### Objective
Print the lines of the data, starting with the first, up to and including the line where "of its gate." appears.

═════ Recorded data

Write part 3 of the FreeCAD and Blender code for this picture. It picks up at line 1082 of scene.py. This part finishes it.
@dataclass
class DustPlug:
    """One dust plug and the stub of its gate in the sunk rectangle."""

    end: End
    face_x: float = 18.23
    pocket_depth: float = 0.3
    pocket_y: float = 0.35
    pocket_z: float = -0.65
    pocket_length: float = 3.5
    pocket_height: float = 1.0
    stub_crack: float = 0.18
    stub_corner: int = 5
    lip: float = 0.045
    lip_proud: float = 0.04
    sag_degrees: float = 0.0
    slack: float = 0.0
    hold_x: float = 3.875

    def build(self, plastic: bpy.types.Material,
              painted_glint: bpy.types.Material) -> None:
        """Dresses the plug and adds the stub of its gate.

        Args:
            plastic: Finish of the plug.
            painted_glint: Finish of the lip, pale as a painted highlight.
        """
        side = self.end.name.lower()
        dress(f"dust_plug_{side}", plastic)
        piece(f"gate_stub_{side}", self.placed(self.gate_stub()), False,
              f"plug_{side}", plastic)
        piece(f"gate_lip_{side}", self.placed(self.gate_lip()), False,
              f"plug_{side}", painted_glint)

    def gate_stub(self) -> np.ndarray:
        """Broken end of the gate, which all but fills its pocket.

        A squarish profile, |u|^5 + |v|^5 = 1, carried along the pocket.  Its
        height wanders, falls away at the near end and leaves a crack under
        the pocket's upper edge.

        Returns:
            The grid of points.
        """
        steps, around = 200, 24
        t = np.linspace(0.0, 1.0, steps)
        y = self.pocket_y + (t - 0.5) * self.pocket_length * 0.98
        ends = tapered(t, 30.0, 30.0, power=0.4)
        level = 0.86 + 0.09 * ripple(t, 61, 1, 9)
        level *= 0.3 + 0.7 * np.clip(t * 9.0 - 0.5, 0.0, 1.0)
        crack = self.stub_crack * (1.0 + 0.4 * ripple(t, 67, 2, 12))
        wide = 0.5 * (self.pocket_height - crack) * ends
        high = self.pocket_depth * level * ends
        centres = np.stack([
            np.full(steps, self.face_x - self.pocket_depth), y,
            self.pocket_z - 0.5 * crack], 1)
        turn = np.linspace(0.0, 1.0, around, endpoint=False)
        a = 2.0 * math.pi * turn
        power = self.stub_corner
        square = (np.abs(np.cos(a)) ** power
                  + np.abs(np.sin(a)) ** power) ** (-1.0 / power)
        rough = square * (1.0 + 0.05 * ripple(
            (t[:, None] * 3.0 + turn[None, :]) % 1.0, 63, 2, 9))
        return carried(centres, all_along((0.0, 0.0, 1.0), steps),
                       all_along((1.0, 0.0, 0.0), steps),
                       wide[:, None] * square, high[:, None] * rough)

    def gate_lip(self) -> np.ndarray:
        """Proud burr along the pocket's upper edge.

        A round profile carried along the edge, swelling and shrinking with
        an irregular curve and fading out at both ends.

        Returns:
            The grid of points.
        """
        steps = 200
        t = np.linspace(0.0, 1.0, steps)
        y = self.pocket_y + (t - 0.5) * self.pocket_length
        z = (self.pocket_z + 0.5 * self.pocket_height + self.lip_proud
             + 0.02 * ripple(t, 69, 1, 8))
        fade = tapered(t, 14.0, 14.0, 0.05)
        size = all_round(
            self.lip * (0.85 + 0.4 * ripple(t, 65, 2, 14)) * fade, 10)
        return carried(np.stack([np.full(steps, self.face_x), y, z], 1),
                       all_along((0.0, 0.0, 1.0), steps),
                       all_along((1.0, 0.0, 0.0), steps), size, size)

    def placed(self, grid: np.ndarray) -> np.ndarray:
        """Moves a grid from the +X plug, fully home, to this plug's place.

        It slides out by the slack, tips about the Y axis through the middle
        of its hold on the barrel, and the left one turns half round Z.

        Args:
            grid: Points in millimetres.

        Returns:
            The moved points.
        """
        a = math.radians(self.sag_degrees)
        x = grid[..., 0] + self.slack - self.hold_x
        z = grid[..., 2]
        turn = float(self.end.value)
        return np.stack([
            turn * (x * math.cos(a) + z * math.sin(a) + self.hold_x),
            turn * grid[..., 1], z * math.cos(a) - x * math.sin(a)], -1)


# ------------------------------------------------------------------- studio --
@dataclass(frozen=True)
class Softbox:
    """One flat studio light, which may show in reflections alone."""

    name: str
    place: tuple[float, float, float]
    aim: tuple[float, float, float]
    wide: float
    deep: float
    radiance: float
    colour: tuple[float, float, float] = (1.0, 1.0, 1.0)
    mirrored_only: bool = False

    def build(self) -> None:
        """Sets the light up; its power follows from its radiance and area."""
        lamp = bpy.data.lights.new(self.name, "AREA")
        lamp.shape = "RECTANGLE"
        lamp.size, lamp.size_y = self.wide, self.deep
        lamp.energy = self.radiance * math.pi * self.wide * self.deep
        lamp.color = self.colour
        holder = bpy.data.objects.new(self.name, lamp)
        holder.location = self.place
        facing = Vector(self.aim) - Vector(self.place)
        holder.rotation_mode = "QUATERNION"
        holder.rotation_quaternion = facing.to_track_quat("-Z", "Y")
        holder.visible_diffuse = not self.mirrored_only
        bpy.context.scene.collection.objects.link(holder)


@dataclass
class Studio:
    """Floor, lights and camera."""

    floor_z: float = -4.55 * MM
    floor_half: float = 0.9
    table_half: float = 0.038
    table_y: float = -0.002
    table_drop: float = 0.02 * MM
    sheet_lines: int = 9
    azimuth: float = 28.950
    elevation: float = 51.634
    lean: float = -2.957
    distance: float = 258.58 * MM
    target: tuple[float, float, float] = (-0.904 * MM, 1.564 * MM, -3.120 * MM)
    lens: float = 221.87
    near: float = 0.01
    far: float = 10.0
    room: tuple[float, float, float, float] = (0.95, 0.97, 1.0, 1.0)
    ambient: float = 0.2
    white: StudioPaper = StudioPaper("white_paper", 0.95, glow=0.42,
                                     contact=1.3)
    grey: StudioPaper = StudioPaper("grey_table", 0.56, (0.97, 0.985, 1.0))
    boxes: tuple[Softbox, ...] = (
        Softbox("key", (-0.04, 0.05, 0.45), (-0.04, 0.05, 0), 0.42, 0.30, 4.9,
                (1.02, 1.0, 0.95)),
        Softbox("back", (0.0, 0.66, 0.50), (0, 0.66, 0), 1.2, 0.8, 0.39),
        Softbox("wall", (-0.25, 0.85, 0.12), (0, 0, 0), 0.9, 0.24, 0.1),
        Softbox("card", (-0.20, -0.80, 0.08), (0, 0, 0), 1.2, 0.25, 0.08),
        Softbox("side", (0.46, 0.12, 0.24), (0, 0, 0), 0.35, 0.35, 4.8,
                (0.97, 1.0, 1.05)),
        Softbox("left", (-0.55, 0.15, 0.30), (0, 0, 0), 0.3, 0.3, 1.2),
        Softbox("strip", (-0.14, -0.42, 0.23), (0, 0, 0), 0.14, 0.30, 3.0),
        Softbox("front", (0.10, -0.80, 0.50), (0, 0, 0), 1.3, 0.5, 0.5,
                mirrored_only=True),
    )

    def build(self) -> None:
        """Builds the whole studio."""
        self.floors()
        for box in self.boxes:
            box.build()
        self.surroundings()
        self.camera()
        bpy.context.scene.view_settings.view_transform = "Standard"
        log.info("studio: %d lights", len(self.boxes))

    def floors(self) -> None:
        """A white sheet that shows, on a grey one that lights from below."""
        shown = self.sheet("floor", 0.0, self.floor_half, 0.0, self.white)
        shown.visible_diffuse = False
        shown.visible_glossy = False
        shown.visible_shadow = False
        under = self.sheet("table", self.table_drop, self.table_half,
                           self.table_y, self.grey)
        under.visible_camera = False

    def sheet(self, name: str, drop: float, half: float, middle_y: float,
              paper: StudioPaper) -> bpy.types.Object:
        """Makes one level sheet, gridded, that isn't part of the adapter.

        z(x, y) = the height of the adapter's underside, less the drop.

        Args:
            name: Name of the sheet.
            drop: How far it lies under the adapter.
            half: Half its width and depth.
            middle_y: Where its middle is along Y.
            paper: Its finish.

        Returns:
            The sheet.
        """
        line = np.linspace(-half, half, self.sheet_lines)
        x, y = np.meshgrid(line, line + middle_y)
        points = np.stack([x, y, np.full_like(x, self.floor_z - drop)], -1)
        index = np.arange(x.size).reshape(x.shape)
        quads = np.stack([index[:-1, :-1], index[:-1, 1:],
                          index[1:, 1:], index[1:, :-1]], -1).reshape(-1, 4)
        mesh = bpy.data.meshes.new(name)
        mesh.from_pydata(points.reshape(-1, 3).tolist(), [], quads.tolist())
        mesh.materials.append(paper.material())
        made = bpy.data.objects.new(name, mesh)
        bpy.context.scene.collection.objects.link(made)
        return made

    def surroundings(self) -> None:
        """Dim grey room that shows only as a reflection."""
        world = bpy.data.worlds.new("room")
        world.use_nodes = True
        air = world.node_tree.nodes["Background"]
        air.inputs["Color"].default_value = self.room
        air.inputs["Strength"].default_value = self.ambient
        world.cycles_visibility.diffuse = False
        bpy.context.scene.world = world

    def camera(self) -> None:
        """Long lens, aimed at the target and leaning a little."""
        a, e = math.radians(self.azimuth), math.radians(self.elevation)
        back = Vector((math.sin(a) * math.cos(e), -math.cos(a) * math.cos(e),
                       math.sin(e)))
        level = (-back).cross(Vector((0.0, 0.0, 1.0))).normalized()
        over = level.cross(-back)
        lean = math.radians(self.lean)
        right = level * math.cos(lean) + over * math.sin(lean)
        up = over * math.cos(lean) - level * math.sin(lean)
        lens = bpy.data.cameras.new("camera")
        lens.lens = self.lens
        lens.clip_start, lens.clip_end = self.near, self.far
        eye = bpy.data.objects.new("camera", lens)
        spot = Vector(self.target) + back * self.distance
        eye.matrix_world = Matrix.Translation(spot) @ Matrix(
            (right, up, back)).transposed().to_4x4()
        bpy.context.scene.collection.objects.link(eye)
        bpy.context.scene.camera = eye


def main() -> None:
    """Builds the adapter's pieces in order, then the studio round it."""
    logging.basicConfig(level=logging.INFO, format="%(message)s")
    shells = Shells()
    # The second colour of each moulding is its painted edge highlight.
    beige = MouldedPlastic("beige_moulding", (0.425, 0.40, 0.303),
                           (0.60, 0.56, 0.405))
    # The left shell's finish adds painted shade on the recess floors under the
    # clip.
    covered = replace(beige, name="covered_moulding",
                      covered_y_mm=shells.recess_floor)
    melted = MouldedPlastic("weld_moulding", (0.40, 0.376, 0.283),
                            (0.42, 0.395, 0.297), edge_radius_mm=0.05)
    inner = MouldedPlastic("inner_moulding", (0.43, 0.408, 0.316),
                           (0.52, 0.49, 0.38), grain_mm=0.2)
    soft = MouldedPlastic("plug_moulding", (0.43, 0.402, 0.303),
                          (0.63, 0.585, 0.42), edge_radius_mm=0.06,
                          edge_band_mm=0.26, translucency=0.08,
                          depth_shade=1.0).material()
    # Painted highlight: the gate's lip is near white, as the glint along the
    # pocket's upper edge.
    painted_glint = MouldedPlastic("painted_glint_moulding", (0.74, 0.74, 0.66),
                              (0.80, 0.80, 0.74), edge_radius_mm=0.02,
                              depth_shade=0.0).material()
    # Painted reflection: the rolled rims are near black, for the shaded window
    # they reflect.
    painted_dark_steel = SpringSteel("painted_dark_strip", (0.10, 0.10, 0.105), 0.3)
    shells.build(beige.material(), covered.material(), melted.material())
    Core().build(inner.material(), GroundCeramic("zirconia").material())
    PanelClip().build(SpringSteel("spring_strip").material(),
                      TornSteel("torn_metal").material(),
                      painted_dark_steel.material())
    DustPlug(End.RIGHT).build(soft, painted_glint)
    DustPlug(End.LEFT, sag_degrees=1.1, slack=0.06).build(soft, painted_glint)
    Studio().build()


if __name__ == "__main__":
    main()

══════════

### Solution
Write part 3 of the FreeCAD and Blender code for this picture. It picks up at line 1082 of scene.py. This part finishes it.
@dataclass
class DustPlug:
    """One dust plug and the stub of its gate in the sunk rectangle."""

    end: End
    face_x: float = 18.23
    pocket_depth: float = 0.3
    pocket_y: float = 0.35
    pocket_z: float = -0.65
    pocket_length: float = 3.5
    pocket_height: float = 1.0
    stub_crack: float = 0.18
    stub_corner: int = 5
    lip: float = 0.045
    lip_proud: float = 0.04
    sag_degrees: float = 0.0
    slack: float = 0.0
    hold_x: float = 3.875

    def build(self, plastic: bpy.types.Material,
              painted_glint: bpy.types.Material) -> None:
        """Dresses the plug and adds the stub of its gate.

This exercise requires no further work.